* _Given request_
Quote verbatim the span of lines that begins the listing below and closes with the line containing "centred on +X.".
--- Data shown ---
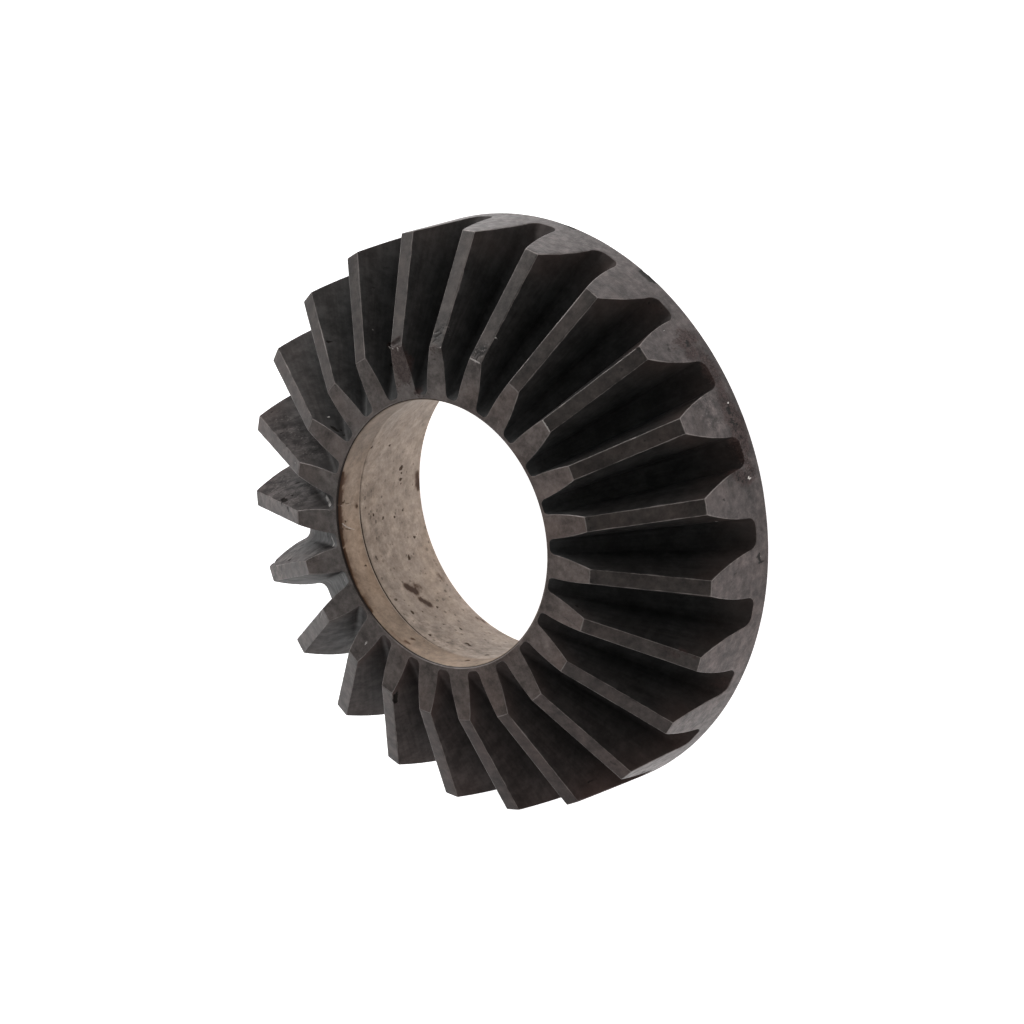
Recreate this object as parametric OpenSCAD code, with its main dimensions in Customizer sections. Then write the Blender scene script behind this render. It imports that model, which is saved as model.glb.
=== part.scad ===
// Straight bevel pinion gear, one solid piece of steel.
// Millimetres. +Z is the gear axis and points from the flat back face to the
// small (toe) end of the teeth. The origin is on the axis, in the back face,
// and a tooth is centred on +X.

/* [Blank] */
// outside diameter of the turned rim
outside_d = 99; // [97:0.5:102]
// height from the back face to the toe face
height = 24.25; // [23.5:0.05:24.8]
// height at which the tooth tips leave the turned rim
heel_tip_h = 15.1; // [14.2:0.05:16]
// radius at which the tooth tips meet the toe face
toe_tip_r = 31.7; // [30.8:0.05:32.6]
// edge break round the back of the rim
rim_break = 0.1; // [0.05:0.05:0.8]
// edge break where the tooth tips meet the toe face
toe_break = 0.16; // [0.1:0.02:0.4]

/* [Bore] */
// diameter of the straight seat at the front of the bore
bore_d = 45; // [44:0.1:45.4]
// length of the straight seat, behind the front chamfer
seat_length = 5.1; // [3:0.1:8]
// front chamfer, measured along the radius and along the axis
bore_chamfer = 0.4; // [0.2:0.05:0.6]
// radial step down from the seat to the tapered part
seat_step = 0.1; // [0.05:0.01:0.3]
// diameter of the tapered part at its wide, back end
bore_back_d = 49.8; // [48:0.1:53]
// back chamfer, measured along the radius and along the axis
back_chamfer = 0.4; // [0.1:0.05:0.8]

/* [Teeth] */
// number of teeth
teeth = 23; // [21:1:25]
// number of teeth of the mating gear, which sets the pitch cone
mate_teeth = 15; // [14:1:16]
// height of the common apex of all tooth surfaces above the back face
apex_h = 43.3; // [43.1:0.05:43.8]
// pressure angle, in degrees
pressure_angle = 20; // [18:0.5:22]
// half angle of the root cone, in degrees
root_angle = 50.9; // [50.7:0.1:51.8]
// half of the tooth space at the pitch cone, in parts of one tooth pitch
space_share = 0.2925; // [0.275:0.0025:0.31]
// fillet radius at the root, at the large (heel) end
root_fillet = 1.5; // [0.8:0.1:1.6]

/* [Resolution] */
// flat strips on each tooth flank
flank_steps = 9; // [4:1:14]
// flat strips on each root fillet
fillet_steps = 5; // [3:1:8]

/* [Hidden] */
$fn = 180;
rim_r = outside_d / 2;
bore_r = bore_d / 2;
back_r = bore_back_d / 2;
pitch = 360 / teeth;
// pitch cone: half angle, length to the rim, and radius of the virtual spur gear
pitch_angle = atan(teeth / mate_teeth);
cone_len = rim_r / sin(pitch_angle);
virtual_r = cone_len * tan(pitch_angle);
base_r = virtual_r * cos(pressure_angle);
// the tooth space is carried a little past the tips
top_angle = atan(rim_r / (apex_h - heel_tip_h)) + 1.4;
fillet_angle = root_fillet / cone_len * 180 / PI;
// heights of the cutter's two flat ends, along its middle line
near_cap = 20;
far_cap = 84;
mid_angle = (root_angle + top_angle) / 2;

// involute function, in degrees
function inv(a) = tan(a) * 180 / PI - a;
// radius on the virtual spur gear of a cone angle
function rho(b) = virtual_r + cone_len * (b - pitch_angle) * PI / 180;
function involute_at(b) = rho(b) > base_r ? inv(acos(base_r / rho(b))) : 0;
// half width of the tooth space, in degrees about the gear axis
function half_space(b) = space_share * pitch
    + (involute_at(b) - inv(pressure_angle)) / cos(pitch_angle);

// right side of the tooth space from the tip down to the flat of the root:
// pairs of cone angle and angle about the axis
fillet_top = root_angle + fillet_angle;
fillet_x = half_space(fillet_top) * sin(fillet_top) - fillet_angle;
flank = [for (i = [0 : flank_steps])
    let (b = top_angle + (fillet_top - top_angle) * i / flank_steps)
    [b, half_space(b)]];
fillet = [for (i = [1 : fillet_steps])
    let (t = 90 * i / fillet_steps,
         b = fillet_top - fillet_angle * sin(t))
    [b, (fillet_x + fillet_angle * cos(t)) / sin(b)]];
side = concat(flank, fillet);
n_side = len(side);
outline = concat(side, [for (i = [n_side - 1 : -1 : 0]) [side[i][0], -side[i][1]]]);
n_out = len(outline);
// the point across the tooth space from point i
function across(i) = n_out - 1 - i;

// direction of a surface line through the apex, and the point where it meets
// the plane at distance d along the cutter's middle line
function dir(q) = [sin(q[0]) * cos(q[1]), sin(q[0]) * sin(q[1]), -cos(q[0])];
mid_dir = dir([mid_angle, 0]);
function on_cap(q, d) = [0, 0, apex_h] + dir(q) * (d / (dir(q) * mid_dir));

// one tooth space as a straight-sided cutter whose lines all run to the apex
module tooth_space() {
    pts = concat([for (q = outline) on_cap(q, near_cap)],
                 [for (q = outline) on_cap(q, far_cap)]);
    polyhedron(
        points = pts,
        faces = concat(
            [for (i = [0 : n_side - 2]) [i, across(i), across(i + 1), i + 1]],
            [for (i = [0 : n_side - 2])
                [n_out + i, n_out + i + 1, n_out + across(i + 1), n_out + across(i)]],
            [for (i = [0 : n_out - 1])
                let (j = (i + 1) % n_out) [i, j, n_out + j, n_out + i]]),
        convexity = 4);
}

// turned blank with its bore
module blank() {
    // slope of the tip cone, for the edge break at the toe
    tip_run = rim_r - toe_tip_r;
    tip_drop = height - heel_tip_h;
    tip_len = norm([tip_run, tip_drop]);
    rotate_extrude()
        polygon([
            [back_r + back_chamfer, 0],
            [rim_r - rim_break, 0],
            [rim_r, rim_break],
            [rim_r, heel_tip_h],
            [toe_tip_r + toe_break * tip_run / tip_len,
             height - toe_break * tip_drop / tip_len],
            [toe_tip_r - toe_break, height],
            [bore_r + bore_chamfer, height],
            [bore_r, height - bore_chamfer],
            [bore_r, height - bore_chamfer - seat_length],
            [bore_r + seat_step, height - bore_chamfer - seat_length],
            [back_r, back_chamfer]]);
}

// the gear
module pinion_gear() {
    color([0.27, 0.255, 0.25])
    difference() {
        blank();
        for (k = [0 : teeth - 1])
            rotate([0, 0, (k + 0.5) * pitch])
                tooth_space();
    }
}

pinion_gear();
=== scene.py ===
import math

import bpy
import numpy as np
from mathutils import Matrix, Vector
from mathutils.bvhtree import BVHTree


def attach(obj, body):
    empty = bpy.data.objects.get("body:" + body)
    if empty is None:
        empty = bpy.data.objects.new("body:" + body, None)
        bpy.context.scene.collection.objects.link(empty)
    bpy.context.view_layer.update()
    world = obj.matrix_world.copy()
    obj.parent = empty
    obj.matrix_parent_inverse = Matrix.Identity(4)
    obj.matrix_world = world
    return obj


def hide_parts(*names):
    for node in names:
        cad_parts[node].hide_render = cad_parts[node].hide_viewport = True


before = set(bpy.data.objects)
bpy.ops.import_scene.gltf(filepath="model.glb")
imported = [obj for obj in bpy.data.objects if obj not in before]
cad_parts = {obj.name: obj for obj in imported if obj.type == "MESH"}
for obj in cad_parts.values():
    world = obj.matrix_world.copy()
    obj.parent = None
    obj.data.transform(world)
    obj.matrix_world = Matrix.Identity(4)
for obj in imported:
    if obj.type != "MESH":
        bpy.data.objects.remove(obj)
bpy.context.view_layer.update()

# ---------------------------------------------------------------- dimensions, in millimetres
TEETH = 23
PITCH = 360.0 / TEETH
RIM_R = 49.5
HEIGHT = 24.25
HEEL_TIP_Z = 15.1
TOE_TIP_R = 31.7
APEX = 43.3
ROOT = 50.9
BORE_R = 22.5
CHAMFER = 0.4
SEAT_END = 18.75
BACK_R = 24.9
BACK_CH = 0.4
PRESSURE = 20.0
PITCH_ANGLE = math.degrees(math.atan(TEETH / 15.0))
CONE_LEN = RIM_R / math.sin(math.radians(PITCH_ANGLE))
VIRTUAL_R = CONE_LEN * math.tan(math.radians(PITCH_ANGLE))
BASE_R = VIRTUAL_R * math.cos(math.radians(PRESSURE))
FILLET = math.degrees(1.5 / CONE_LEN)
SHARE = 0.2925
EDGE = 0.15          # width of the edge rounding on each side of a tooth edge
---
* _Result_
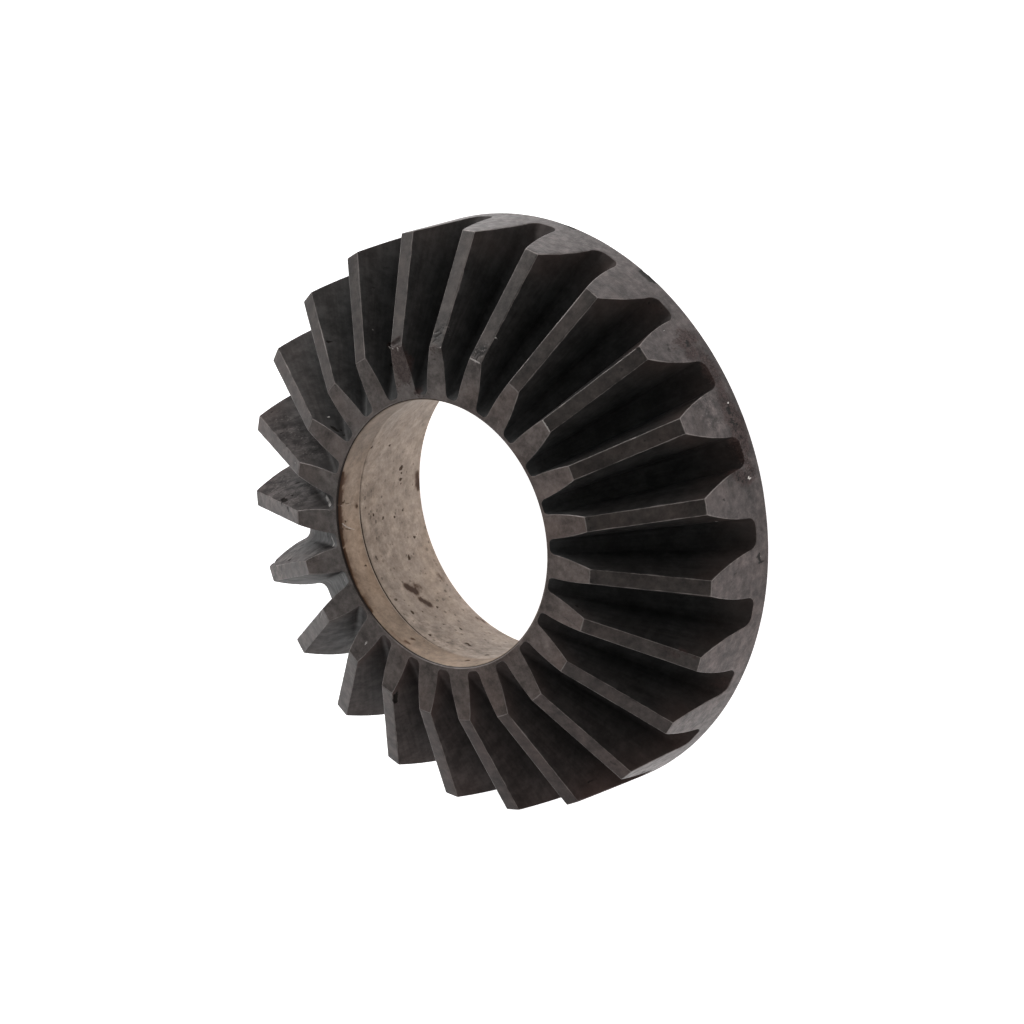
Recreate this object as parametric OpenSCAD code, with its main dimensions in Customizer sections. Then write the Blender scene script behind this render. It imports that model, which is saved as model.glb.
=== part.scad ===
// Straight bevel pinion gear, one solid piece of steel.
// Millimetres. +Z is the gear axis and points from the flat back face to the
// small (toe) end of the teeth. The origin is on the axis, in the back face,
// and a tooth is centred on +X.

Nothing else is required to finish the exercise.